The living machinery responsible for photosynthesis - while commonplace and essential to life on Earth - is still not fully understood. One of its molecular mysteries involves how a protein complex, photosystem II, harvests energy from sunlight and uses it to split water into hydrogen and oxygen. This process generates the oxygen in the air that we all breathe.
New X-ray methods at the Department of Energy's SLAC National Accelerator Laboratory have captured the highest resolution room-temperature images of this protein complex, which allows scientists to closely watch how water is split during photosynthesis at the temperature at which it occurs naturally. The research team took diffraction images using the bright, fast pulses of X-rays at SLAC's X-ray free-electron laser - the Linac Coherent Light Source (LCLS), a DOE Office of Science User Facility. Nature published the study on Nov. 21.
Previously, the resting state of photosystem II had been seen in detail using samples that were frozen. In this latest study, the researchers were able to see two key steps in photosynthetic water splitting under conditions as it occurs in nature, a big step to decoding how the process works in detail. A damage-free, room temperature study means there are fewer artifacts in the images, and this gives a clearer picture of how photosystem II works in nature.
For many years now, scientists have been trying to understand this process in meticulous detail. Besides its fundamental importance to science, understanding this process might help develop ways to create artificial photosynthesis devices that can serve as potential clean energy sources.
"The eventual goal is to emulate what photosynthesis has been doing for about three billion years. This has been a research challenge for decades," said Junko Yano, principal investigator and senior scientist at Lawrence Berkeley National Laboratory. "We now have the right tool, the femtosecond X-ray laser pulses created at LCLS, that allows us to observe the water-splitting reaction as it happens, in real time, and as it happens in nature."
"We want to have enough snapshots of this process to see how exactly the oxygen is formed," added Uwe Bergmann, a distinguished scientist at SLAC, and co-author of the Nature paper. "This method - to be able to get high resolution images at room temperature and under illumination in real time - is really the strategy we need to catch the molecule in the act."
The international research team is a long-standing collaboration between SLAC and Berkeley Lab, and includes Humboldt University in Germany, Umeå University and Uppsala University in Sweden, Stanford University, Brookhaven National Laboratory and University of Oxford in the United Kingdom.
New Techniques and New Research Directions
In previous high-resolution studies of the system at synchrotron light sources, samples experienced radiation damage from longer exposure to X-rays. At LCLS, the researchers were able to take advantage of the ultrafast laser pulses to collect X-ray crystallography and spectroscopy data before damage occurred.
"The beauty of the LCLS is that the laser pulses are so short - only 40 femtoseconds in duration, but very intense - that you can collect the data before the sample is destroyed," said co-author Jan Kern, scientist at Berkeley Lab and SLAC, in a related press release. "It's very new, and there are only two places in the world, LCLS and the SPring-8 Angstrom Compact free electron LAser (SACLA), where this can be done at present."

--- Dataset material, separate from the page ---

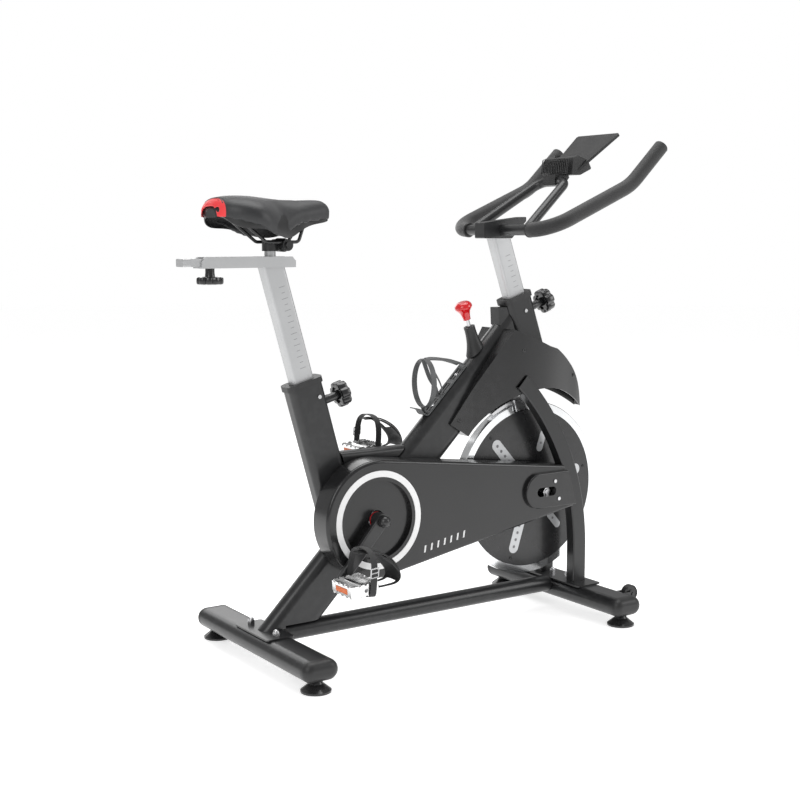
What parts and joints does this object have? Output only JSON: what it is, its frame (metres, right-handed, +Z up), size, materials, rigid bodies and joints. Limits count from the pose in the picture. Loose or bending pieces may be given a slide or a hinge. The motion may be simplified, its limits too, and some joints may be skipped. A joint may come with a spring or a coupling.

In a recent experiment at SACLA, the only other operating hard X-ray free-electron laser, another team of scientists was able to look at the first step in the cycle in a frozen sample, and under dark conditions - which means the water-splitting reaction had not yet been initiated in the protein complex.
This latest study at SLAC catches this first step, as well as another step that is two stages further along in the four-step cycle, and at the same temperature the process normally occurs in nature. To do this, the scientists placed droplets of the sample in a solution with small, crystallized forms of the photosystem II on a moving conveyor belt and illuminated the samples with pulses of green light from a laser to initiate the water-splitting reaction. After two light pulses, they captured images of the crystals using X-rays, with a resolution finer than 2.5 angstroms - significantly better than previously achieved at room temperature.
Zeroing in on Water-splitting
The water-splitting reaction takes place at a metal catalyst within the photosystem II protein, known as the oxygen-evolving complex, that is made up of four manganese atoms and one calcium atom. The complex uses the energy from light to form pure oxygen from two water molecules. The four manganese atoms are critical in shuffling electrons through the cycle, but it is unknown where exactly in the complex the involved water is located or where the oxygen formation occurs.
To sort this out, the researchers used ammonia, a water substitute, to narrow down where oxygen atoms from two water molecules combine to form an oxygen molecule. If the ammonia was bound to a site, and the reaction still proceeded, that site is unlikely to be part of the oxygen molecule formation. The results from this study offered a surprise - the data do not seem to support two leading theories for how the reaction proceeds within the oxygen-evolving complex.
In future studies using this same technique, the researchers hope to capture more images at different steps of the process, which will allow them to further refine the details of the water-splitting reaction.
"The chemistry is so unusual," co-principal investigator and senior scientist, Vittal Yachandra at Berkeley Lab, said "Learning how exactly this water-splitting process works will be a breakthrough in our understanding, and it can help in the development of solar fuels and renewable energy."